Staff using the Law Library should contact the Law Library Circulation Librarian on extension 10217.

Library Budget 1997

Although the Library was one of the areas in the University spared the general cut of 1.5% to its operating grant, the University was not able to deliver the third instalment of additional funding foreshadowed following the Library Review. After the March budget revision the Library budget for 1997 stands at $19.9 million, of which $1.425 million is devolved to the Health Sciences Library and is not included in the figures below. The Library also receives a proportion of student fee income, estimated in 1997 to be $1.207 million as well as revenue from photocopying and fines.

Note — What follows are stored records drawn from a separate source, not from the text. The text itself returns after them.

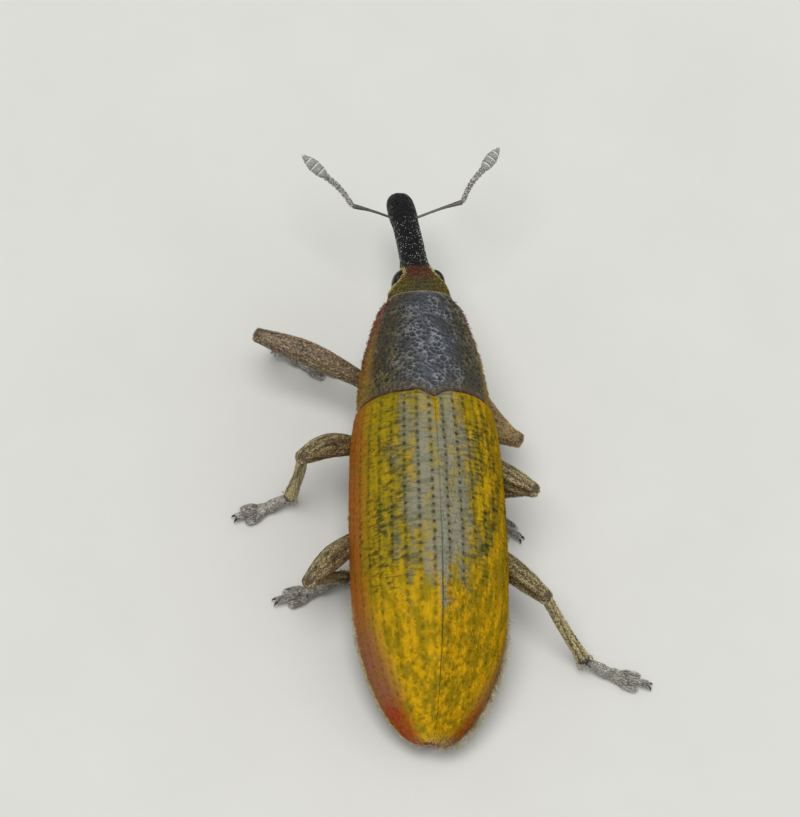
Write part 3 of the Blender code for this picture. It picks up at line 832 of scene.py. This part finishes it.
def case_ring(y):
    """The wing case's section at a station: points from seam to edge, and how far along it each lies."""
    key = round(y, 4)
    if key not in CASE_RINGS:
        half_width, top, level, edge, bottom = along(BODY_STATIONS, y)
        flank = math.asin(min((level - edge) / (level - bottom), 1) ** 1.1)
        points = []
        for i in range(CASE_RING_STEPS + 1):
            across, up = oval(math.pi / 2 - (math.pi / 2 + flank) * i / CASE_RING_STEPS)
            rise = top - level if up > 0 else level - bottom
            points.append(Vector((half_width * across, level + up * rise)))
        CASE_RINGS[key] = (points, distances(points))
    return CASE_RINGS[key]


def case_point(y, across):
    """A point of the wing case's outer surface, by its share of the way from the seam to the edge."""
    points, lengths = case_ring(y)
    goal = across * lengths[-1]
    i = min(max(sum(1 for l in lengths if l <= goal) - 1, 0), len(points) - 2)
    t = (goal - lengths[i]) / (lengths[i + 1] - lengths[i])
    return points[i].lerp(points[i + 1], t)


def case_shape(side):
    """A wing case: its arched outer skin, and a fold under it that closes it above the body."""

    def shape(share, turn):
        y = case_station(share)
        if turn <= CASE_OUTER_SHARE:
            x, z = case_point(y, turn / CASE_OUTER_SHARE)
        else:
            x, z = case_point(y, 1)
            inward = (turn - CASE_OUTER_SHARE) / (1 - CASE_OUTER_SHARE)
            top_z = case_point(y, 0)[1]
            x *= max(1 - 2 * inward, 0)
            if inward < 0.5:
                z += 0.15 * ease(0, 0.2, inward)
            else:
                z += 0.15 + (top_z - z - 0.2) * (2 * inward - 1)
        x = max(x, CASE_SEAM_GAP)
        groove = (0.012 + 0.018 * ease(0.4, 0.7, share)) * bell(x, 0.04) if turn < 0.5 else 0
        y += seam(x) * (1 - ease(0.0, SEAM_REACH, -y))
        tuck = 1 - 0.05 * ease(0.22, 0.0, -(y - seam(x)))
        x, z = max(x * tuck, CASE_SEAM_GAP), z * tuck
        middle = Vector((0.5 * case_point(y, 0.7)[0], y, z))
        close = ease(0, 0.004, share) * math.sqrt(max(1 - ease(0.984, 1.0, share), 0))
        point = middle.lerp(Vector((x, y, z - groove)), close)
        return Vector((side * max(point.x, CASE_SEAM_GAP), point.y, point.z))

    return shape


def case_relief(side):
    """Rows of pits in furrows, cross wrinkles between them, and small lumps."""

    def relief(share, turn, point):
        if turn > CASE_OUTER_SHARE:
            return 0.0, {"pit": 0.0, "seam": 0.0, "row": 0.0}
        across = turn / CASE_OUTER_SHARE
        row = across * CASE_ROWS - 0.55
        nearest = round(row)
        off_row = (row - nearest) * case_ring(case_station(share))[1][-1] / CASE_ROWS
        step = point.y / CASE_PIT_STEP + nearest * 0.37 + 0.25 * grain((nearest * 3.1, point.y, side), 0.9)
        off_pit = (step - round(step)) * CASE_PIT_STEP
        drift = 0.02 * grain((nearest, round(step) * 1.7, side), 0.7)
        size = 0.05 + 0.02 * grain((nearest, round(step) * 2.3, side * 2), 0.6)
        far = math.hypot(off_row + drift, off_pit * 0.85)
        fade = ease(0.0, 0.03, share) * ease(0.985, 0.90, share) * ease(0.97, 0.80, across)
        pit = (1 - ease(size * 0.5, size * 1.35, far)) * fade if 0 <= nearest < CASE_ROWS else 0.0
        furrow = bell(off_row, 0.07) * 0.010 * fade
        wrinkle = grain((point.x * 0.4, point.y * 1.1, point.z * 0.4), 0.13) * 0.008
        lumps_here = grain(point, 0.4) * 0.012 + grain(point, 0.08) * 0.006
        height = (lumps_here + wrinkle) * ease(1.0, 0.9, across) - furrow - CASE_PIT_DEPTH * pit
        # Where shade is painted along the seam between the wing cases, towards the rear.
        seam_shade = 0.7 * bell(across, 0.004) * ease(0.3, 0.6, share)
        return height, {"pit": pit, "seam": seam_shade, "row": bell(off_row, 0.06) * fade}

    return relief


UNDERSIDE_RINGS = {}


def underside_shape(share, turn):
    """The sterna and the belly's ventrites, up to the wing cases' edge; its top is hidden under them."""
    y = 0.05 + (UNDERSIDE_END - 0.05) * share
    if share not in UNDERSIDE_RINGS:
        UNDERSIDE_RINGS[share] = along(BODY_STATIONS, y)
    half_width, top, level, _, bottom = UNDERSIDE_RINGS[share]
    across, up = oval(2 * math.pi * turn)
    shrink = ease(0, 0.012, share) ** 0.5 * (1 - ease(0.95, 1.0, share)) ** 0.5
    rise = 0.35 * (top - level) if up > 0 else level - bottom - 0.02
    return Vector(((half_width - 0.07) * across * shrink, y, level + up * rise * shrink))


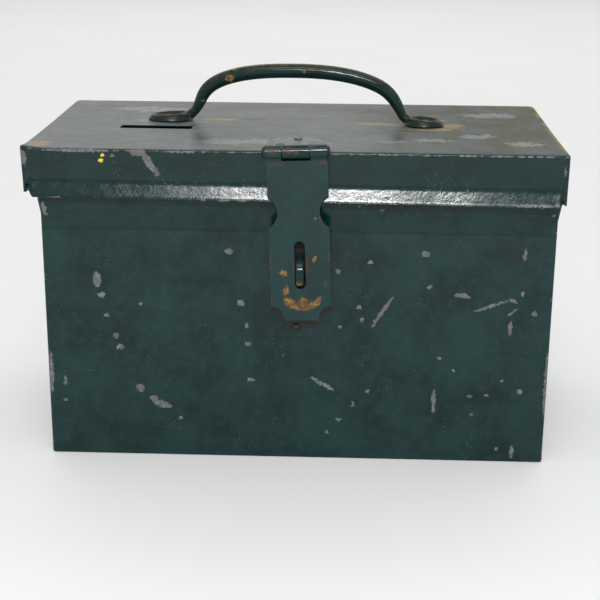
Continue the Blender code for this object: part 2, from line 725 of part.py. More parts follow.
def make_staple():
    """Square-bar loop; its legs run through the plate and the wall and end just inside."""
    outer = STAPLE_RADIUS
    inner = STAPLE_RADIUS - STAPLE_BAR
    crown = -(STAPLE_REACH - outer)
    end = SHEET + 1.6 * MM
    outline = [(end, outer)]
    outline += arc((crown, 0.0), (outer, outer), 90.0, 270.0, 14)
    outline += [(end, -outer), (end, -inner)]
    outline += arc((crown, 0.0), (inner, inner), 270.0, 90.0, 12)
    outline.append((end, inner))
    bm = bmesh.new()
    prism(bm, outline, -STAPLE_WIDTH / 2, STAPLE_WIDTH / 2, "X")
    staple = add_object("staple", bm, WORN_ENAMEL, STAPLE_FRAME, smooth_angle=35.0)
    bevel(staple, 0.8 * MM, 2)
    return staple


# --- rear hinges --------------------------------------------------------------------------
def hinge_rivet_places(side):
    """Outer faces of the leaves: on the lid's rear skirt or on the back panel."""
    if side == "lid":
        y = LID_BACK + GAP + HINGE_SHEET
        z = 209.0 * MM
    else:
        y = BODY_HALF_DEPTH + GAP + HINGE_SHEET
        z = 162.0 * MM
    return [Vector((centre + dx, y, z)) for centre in HINGE_X for dx in (-HINGE_RIVET_X, HINGE_RIVET_X)]


def make_hinge_punch():
    bm = bmesh.new()
    for place in hinge_rivet_places("body"):
        hole(bm, place, REARWARD, 10.0 * MM)
    return add_tool("hinge_punch", bm)


def leaf_strip(bm, line, x_low, x_high, thickness):
    """A strip of sheet whose side view follows a line of (y, z), thickened to the rear."""
    back = []
    for i, (y, z) in enumerate(line):
        before = line[max(0, i - 1)]
        after = line[min(len(line) - 1, i + 1)]
        along = Vector((after[0] - before[0], after[1] - before[1])).normalized()
        back.append((y + along.y * thickness, z - along.x * thickness))
    prism(bm, line + list(reversed(back)), x_low, x_high, "X")


def make_hinge(name, centre):
    half = HINGE_HALF_WIDTH
    middle = HINGE_MIDDLE
    wall_y = LID_BACK + GAP
    lid_line = [(wall_y, HINGE_AXIS_Z + 0.6 * MM), (wall_y, HINGE_LEAF_TOP)]
    bm = bmesh.new()
    leaf_strip(bm, lid_line, centre - middle, centre + middle, HINGE_SHEET)
    lid_leaf = add_object("hinge_lid_leaf_" + name, bm, ENAMEL)
    on_lid(lid_leaf)
    bm = bmesh.new()
    skirt = HINGE_AXIS_Z + HINGE_KNUCKLE + 0.9 * MM
    outline = [(centre - half, skirt), (centre + half, skirt)]
    corner = 4.0 * MM
    middle_z = HINGE_LEAF_TOP - corner
    outline += arc((centre + half - corner, middle_z), (corner, corner), 0.0, 90.0, 4)
    outline += arc((centre - half + corner, middle_z), (corner, corner), 90.0, 180.0, 4)
    prism(bm, outline, wall_y, wall_y + HINGE_SHEET, "Y")
    tool = add_tool("hinge_lid_plate_" + name, bm)
    on_lid(tool)
    boolean(lid_leaf, tool, "UNION")
    bm = bmesh.new()
    tube(bm, centre - middle, centre + middle, HINGE_KNUCKLE, HINGE_BORE, 14)
    tool = add_tool("hinge_lid_knuckle_" + name, bm, None, (0.0, HINGE_AXIS_Y, HINGE_AXIS_Z))
    on_lid(tool)
    boolean(lid_leaf, tool, "UNION")
    boolean(lid_leaf, LID_PUNCH, "DIFFERENCE")

    panel_y = BODY_HALF_DEPTH + GAP
    crank = wall_y - panel_y
    line = [(panel_y, HINGE_LEAF_BOTTOM), (panel_y, 178.0 * MM)]
    line += [(panel_y + crank * 0.5, 180.6 * MM), (wall_y, 183.4 * MM), (wall_y, HINGE_AXIS_Z - 0.6 * MM)]
    bm = bmesh.new()
    leaf_strip(bm, line, centre - half, centre + half, HINGE_SHEET)
    body_leaf = add_object("hinge_body_leaf_" + name, bm, ENAMEL)
    bm = bmesh.new()
    window = middle + KNUCKLE_GAP
    top = HINGE_AXIS_Z - HINGE_KNUCKLE - 0.9 * MM
    prism(bm, [(-window, top), (window, top), (window, top + 9.0 * MM), (-window, top + 9.0 * MM)],
          wall_y - 6.0 * MM, wall_y + 9.0 * MM, "Y")
    tool = add_tool("hinge_window_" + name, bm, None, (centre, 0.0, 0.0))
    boolean(body_leaf, tool, "DIFFERENCE")
    bm = bmesh.new()
    tube(bm, centre - half, centre - window, HINGE_KNUCKLE, HINGE_BORE, 14)
    tube(bm, centre + window, centre + half, HINGE_KNUCKLE, HINGE_BORE, 14)
    tool = add_tool("hinge_body_knuckles_" + name, bm, None, (0.0, HINGE_AXIS_Y, HINGE_AXIS_Z))
    boolean(body_leaf, tool, "UNION")
    boolean(body_leaf, HINGE_PUNCH, "DIFFERENCE")

    reach = half + GAP
    r = HINGE_PIN_RADIUS
    head = HINGE_KNUCKLE * 0.85
    end = [(0.0, reach + 1.2 * MM), (head * 0.7, reach + 0.9 * MM), (head, reach)]
    profile = end + [(r, reach), (r, -reach)] + [(radius, -height) for radius, height in reversed(end)]
    bm = bmesh.new()
    lathe(bm, profile, 12, Matrix.Rotation(math.pi / 2, 4, "Y"))
    add_object("hinge_pin_" + name, bm, PIN_STEEL, None, (centre, HINGE_AXIS_Y, HINGE_AXIS_Z))


def make_hinge_rivets():
    grip = HINGE_SHEET + GAP + SHEET
    add_rivets("hinge_lid_rivet", hinge_rivet_places("lid"), REARWARD, grip, ENAMEL, parent=LID)
    add_rivets("hinge_body_rivet", hinge_rivet_places("body"), REARWARD, grip, ENAMEL)


# --- assembly -----------------------------------------------------------------------------
clear_scene()

ENAMEL = make_material("green_enamel", (0.026, 0.050, 0.046), 0.32, 0.0)
WORN_ENAMEL = make_material("worn_green_enamel", (0.036, 0.062, 0.058), 0.38, 0.1)
BROWN_STEEL = make_material("browned_steel", (0.035, 0.024, 0.020), 0.6, 0.6)
PIN_STEEL = make_material("dark_pin_steel", (0.03, 0.035, 0.035), 0.45, 0.7)

LID = add_empty("lid_pivot", LID_PIVOT)
HASP_SEAT = add_empty("hasp_seat", HASP_PIN - LID_PIVOT, HASP_TILT, LID)
HASP_PIVOT = add_empty("hasp_pivot", (0.0, 0.0, 0.0), 0.0, HASP_SEAT)
STAPLE_FRAME = add_empty("staple_frame", STAPLE_SEAT, HASP_TILT)

PLATE_PUNCH = make_plate_punch()
HINGE_PUNCH = make_hinge_punch()
LID_PUNCH = make_lid_punch()

make_wrapper()
make_back_panel()
make_bottom_pan()
make_lid_shell()
make_handle()
make_handle_rivets()
make_hasp_leaf()
make_leaf_rivets()
make_hasp_pin()
make_hasp_strap()
make_staple_plate()
make_staple()
make_plate_rivets()
for hinge_name, hinge_centre in zip(("left", "right"), HINGE_X):
    make_hinge(hinge_name, hinge_centre)
make_hinge_rivets()
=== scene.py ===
"""The enamelled donation box's looks: fine sheet metal, paint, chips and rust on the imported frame."""

import json
from functools import partialmethod
from math import asin, atan2, copysign, cos, degrees, exp, pi, radians, sin, sqrt

import bmesh
import bpy
from mathutils import Matrix, Vector, noise


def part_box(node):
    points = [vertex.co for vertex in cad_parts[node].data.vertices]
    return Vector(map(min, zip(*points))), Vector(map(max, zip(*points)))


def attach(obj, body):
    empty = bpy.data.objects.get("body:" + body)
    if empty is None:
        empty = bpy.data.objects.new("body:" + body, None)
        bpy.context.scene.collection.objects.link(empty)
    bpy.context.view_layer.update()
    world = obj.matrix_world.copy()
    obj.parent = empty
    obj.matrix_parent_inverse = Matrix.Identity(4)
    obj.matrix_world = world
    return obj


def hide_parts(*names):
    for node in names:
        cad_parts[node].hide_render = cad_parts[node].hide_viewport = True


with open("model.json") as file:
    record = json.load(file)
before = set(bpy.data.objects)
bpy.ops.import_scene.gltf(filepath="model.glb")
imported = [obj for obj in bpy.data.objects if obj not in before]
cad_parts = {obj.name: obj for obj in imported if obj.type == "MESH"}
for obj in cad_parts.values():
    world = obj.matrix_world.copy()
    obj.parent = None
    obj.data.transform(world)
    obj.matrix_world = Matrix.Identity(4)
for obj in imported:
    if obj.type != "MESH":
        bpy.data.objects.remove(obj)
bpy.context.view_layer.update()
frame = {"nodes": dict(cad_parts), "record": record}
RECORD = frame["record"]
BODY_OF = {node: body for body, nodes in RECORD["behaviour"]["bodies"].items() for node in nodes}

MM = 0.001
X_AXIS = Vector((1, 0, 0))
Y_AXIS = Vector((0, 1, 0))
Z_AXIS = Vector((0, 0, 1))
ALONG_X = Matrix.Rotation(pi / 2, 4, "Y")

# --- sizes, from the frame where it has them --------------------------------------------------
SHEET = 0.9 * MM
GAP = 0.3 * MM

WALL_LOW, WALL_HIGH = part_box("body_wrapper")
FLARE_OUT = 1.8 * MM
BODY_HALF_WIDTH = WALL_HIGH.x - FLARE_OUT
BODY_FRONT = WALL_LOW.y + FLARE_OUT
BODY_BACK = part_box("back_panel")[1].y
BODY_RIM = WALL_HIGH.z
BODY_CORNER = 2.2 * MM
BODY_FOOT_ROLL = 1.3 * MM
CREASE = 168 * MM
FLARE_END = 187 * MM
CREASE_CLIMB = 9 * MM
CREASE_RUN = 6 * MM
REAR_FLANGE = 15 * MM
WALL_WAVE = 0.45 * MM            # depth of the walls' long and short unevenness
WALL_RIPPLE = 0.16 * MM
PANEL_HOLLOW = 0.5 * MM

LID_LOW, LID_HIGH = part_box("lid_shell")
LIP_OUT = 4.1 * MM
LID_FRONT = LID_LOW.y + LIP_OUT
LID_TOP = LID_HIGH.z
LID_FOLD = 1.5 * MM
LID_FRONT_CORNER = 2.2 * MM
LID_REAR_CORNER = 4.5 * MM
LID_SKIRT = 193.6 * MM
LIP_START = 203.8 * MM
LIP_BREAK = 200 * MM           # where the lip's straight slope begins
LIP_FOOT = 193 * MM            # where the slope ends and the rolled hem begins
HEM_RADIUS = 0.95 * MM
FLAP_SETBACK = 1 * MM          # the side skirts' tabs lie this far behind the front skirt
FLAP_LEFT = 2.8 * MM             # front skirt's ends, in from the lid's corners
FLAP_RIGHT = 3.4 * MM
COIN_SLOT = ((-132 * MM, -22 * MM), (-80 * MM, -10 * MM))
SKIRT_LEAN = 0.9 * MM            # how far the plain skirts lean in
SKIRT_DROP = 3 * MM            # how much deeper the skirt is at the right
TOP_RISE = 0.9 * MM              # from the middle of the top to its rear
CORNER_LIFT = 1.5 * MM           # of the left front corner

HANDLE_CENTRE = Vector((-3 * MM, 9.5 * MM, 0))
HANDLE_SKEW = radians(-3)
HANDLE_HALF_SPAN = 77.2 * MM
HANDLE_BASE = 228 * MM
HANDLE_CROWN = 262.3 * MM
HANDLE_POWERS = (2.6, 2.25)      # left and right of the crown; 2 would be an ellipse, more is squarer
HANDLE_LEANS = (1.7 * MM, 2.5 * MM)
HANDLE_FLARES = (3.6 * MM, 2 * MM)
NECK_START = 6.4 * MM            # height above the lid at which the leg turns into the foot
GRIP_RADIUS = 5.3 * MM
NECK_RADIUS = 3 * MM
FOOT_CENTRES = (-96.7 * MM, 92.4 * MM)
FOOT_HALF_LENGTHS = (16.8 * MM, 14.6 * MM)
FOOT_HALF_WIDTH = 13.2 * MM
FOOT_HEIGHT = 5.2 * MM
FOOT_DISH = 2 * MM
FOOT_SEAT = LID_TOP + GAP
# Profile of a foot's rim, as shares of its half length and its height.
FOOT_RIM = [(0.58, 0.58), (0.67, 0.88), (0.74, 1), (0.8, 0.97), (0.88, 0.78), (0.95, 0.46), (1, 0.14)]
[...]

Two areas will add significantly to costs in 1997 - increased salary rates negotiated as part of the new enterprise agreement and inflation in the cost of library materials. As the Library receives no supplementation for these unavoidable cost increases, it has been necessary to draw on accumulated reserves to support the budget which in 1997 is distributed as follows:

Collections and access to information$8,461,000
Equipment and operating expenses$2,820,500
Compulsory transfer to reserves.$555,000
TOTAL $22,967,833

Increasing access to electronic information is a high priority and in order to impose some measure of stability in expenditure on collections, there is no allocation this year for new print subscriptions. However, new titles can be ordered by nominating existing subscriptions of equivalent value for cancellation. Details of the procedures and consultation process to be followed will be circulated shortly and are available on the Web at: http://www.library.usyd.edu.au/Services/Policies/cancel.html

A further 3% cut to the University's operating grant has been announced for 1998. All areas of library expenditure will have to be scrutinised during 1997 as the balance of the pay increases will have to be found next year, in a contracting budget. While usage of library services continues to rise this will be a difficult task.

Judith Campbell
Acting University Librarian


Applications for the position of University Librarian have closed and the selection process, chaired by the Deputy Vice-Chancellor, Professor Derek Anderson, is underway.

Until 30 June, Judith Campbell is Acting University Librarian, Lesley Muir is Acting Associate Librarian (Branch Libraries), Jennifer Hayes is Acting Nursing Librarian and Jeremy Cullis is Acting Architecture Librarian.

Su Hanfling was appointed to the position of Badham Librarian in January.